Testing, testing, 1-2-3

There's no substitute for actually testing your product or interface with actual users. You can theorize all day long about how the product should work and how intuitive you think it is, but the people designing something know how it should be used. They focus on their own agenda and needs and often can't take themselves out of the equation to think of the user. This is why these positions have evolved: User Experience Designer, Interaction Designer, Information Architect, etc.

My mom works for the Navy and does most of her work for the DOD. About a decade ago, she was in charge of a project to evaluate the safety across the nation of bases, airports and high-level government buildings that might be vulnerable to attack. What they found was pretty shocking. The safety of our nation relies not on the technology of the machines but on the PEOPLE operating those machines. (Actually, in the worst case, the machines weren't even being used. They had been sitting in the basement of a local FBI building, unopened, because no one knew how to use them).

Turns out, our biggest weakness is that people are being paid minimum wage to operate a half-million dollar machine that's so complicated, they don't know where to start. The machine isn't designed with the user in mind and the user isn't trained properly so the machine is useless.

Apple was one of the first companies to design a product first and build it second. Function follows form. Not the other way around. The iPod was designed that way.

I'm a hobbyist user tester. When I first starting going to a gym that required scanning one of those plastic key chain cards, I tested three different ways to get in the door before I found the fastest.

First I tried handing the attendants the key chain cards BARCODE FACING UP to get in the door quicker. After all, the barcode is ready they just have to scan. But what happened time and time again is that they would take it and fumble around with it to FIND the right one - totally defeating the purpose.

I theorized that it was because they didn't recognize the gym's barcode, most of the time they're multi-tasking, so I starting handing them JUST the gym's key chain card LOGO UP. They took it, flipped it over and scanned it. Pretty quick but still not good enough for me. I did it this way for a time, while pondering a better way.

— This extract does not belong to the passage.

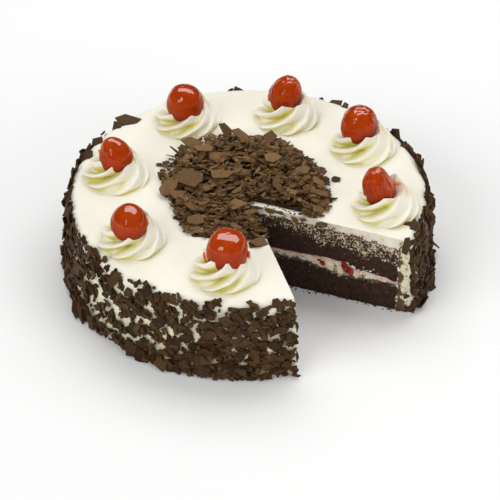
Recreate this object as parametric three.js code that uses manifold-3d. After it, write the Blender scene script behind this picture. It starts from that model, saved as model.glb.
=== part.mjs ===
// A black forest cake with one slice taken out, in millimetres, +Z up, standing on z = 0 with its centre on the Z axis.
// Two domed layers of dark sponge hold a layer of cream and a thin layer of cherry preserve between them. A coat of
// cream covers the top and the side, chocolate flakes cover the side of the coat, and a flat heap of chocolate
// shavings lies in the middle of the top. Round the heap stand seven piped cream rosettes, each with a cherry.
import * as THREE from "three";
import { mergeVertices } from "three/addons/utils/BufferGeometryUtils.js";
import Module from "manifold-3d";

const wasm = await Module();
wasm.setup();

// ---- Driving dimensions -------------------------------------------------------------------------------------------

const SPONGE_RADIUS = 101;
const CREAM_FOOT_RADIUS = 109; // outside of the cream coat where it stands
const CREAM_RIM_RADIUS = 107.5; // and just under its rounded rim
const CREAM_TOP = 54; // height of the flat top
const RIM_ROUNDING = 5;

// Heights of the layers at the edge of the sponge, and how much each is higher in the middle.
const LOWER_SPONGE_TOP = { edge: 17, dome: 4.5 };
const FILLING_CREAM_TOP = { edge: 21.5, dome: 4 };
const CHERRY_FILLING_TOP = { edge: 23, dome: 4 };
const UPPER_SPONGE_TOP = { edge: 45.5, dome: 6 };

const FLAKE_COAT_DEPTH = 4.6; // how far the flakes stand out from the cream
const FLAKE_COAT_TOP = 50;
const FLAKE_RELIEF = 1.3; // unevenness of the flakes' outline, each way
const FLAKE_EDGE_RELIEF = 2.4; // and of their upper edge

const HEAP_REACH = [52, 45, 50, 58, 56, 54, 57, 57]; // from the axis to the heap's edge, every 45 degrees from +X
const HEAP_HEIGHT = 7;
const HEAP_RELIEF = 1.2;
const HEAP_EDGE_RELIEF = 2;

// The slice was cut out by two upright cuts that meet a little short of the cake's centre.
const CUT_TIP = new THREE.Vector2(4.3, -14.1);
const CUT_FROM = -60.5; // degrees
const CUT_TO = -7.5;

const ROSETTE_RADIUS = 21.5;
const ROSETTE_HEIGHT = 14;
const ROSETTE_MOUTH_RADIUS = 13; // to the points of the star at the top, where the nozzle let go
const ROSETTE_TWIST = 66; // degrees that the star turns from foot to top
const NOZZLE_TEETH = 8;

// Each portion's rosette: the angle and distance at which it stands, and how far its star is turned. Then its cherry:
// width, height, how high its middle is above the flat top, how far it has slipped off the rosette's middle, and its
// lean in degrees with the way it leans.
const PORTIONS = [
  { angle: 0.8, ring: 84, turn: 12, cherry: { width: 18.8, height: 25, rise: 17, slip: [-4.2, -0.9], lean: 10, towards: 193 } },
  { angle: 44.3, ring: 81.8, turn: -11, cherry: { width: 21, height: 24.6, rise: 17, slip: [-3, 0.4], lean: 6, towards: 13 } },
  { angle: 85.2, ring: 78.4, turn: -17, cherry: { width: 19.6, height: 25, rise: 17, slip: [-2, 1], lean: 20, towards: 13 } },
  { angle: 130.7, ring: 80.5, turn: -14, cherry: { width: 21.4, height: 24.6, rise: 15.6, slip: [-0.4, -2.4], lean: 9, towards: 193 } },
  { angle: 182.1, ring: 81.1, turn: -5, cherry: { width: 19.4, height: 24, rise: 17, slip: [0.8, -1.1], lean: 14, towards: 193 } },
  { angle: 227.9, ring: 83.5, turn: 3, cherry: { width: 21.4, height: 23, rise: 16, slip: [-0.4, -2.9], lean: 3, towards: 193 } },
  { angle: 273.5, ring: 80.6, turn: -6, cherry: { width: 23, height: 23.4, rise: 17, slip: [0.8, 2], lean: 4, towards: 13 } },
];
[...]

Finally it dawned on me, maybe the reason the first way didn't work is because I was handing them the WHOLE STACK of my key chain cards. They were thinking with their hands, not with their eyes. They felt the stack and didn't know the one they needed was ON TOP. Why would they?

So I started handing them JUST the gym's key chain card BARCODE UP. And it worked! They take it, scan it, and I'm in seconds later. This is a simple interaction and I'm a fairly smart gal so you can only imagine how many user experience mistakes are made by smart people who think they know. You don't know until you test.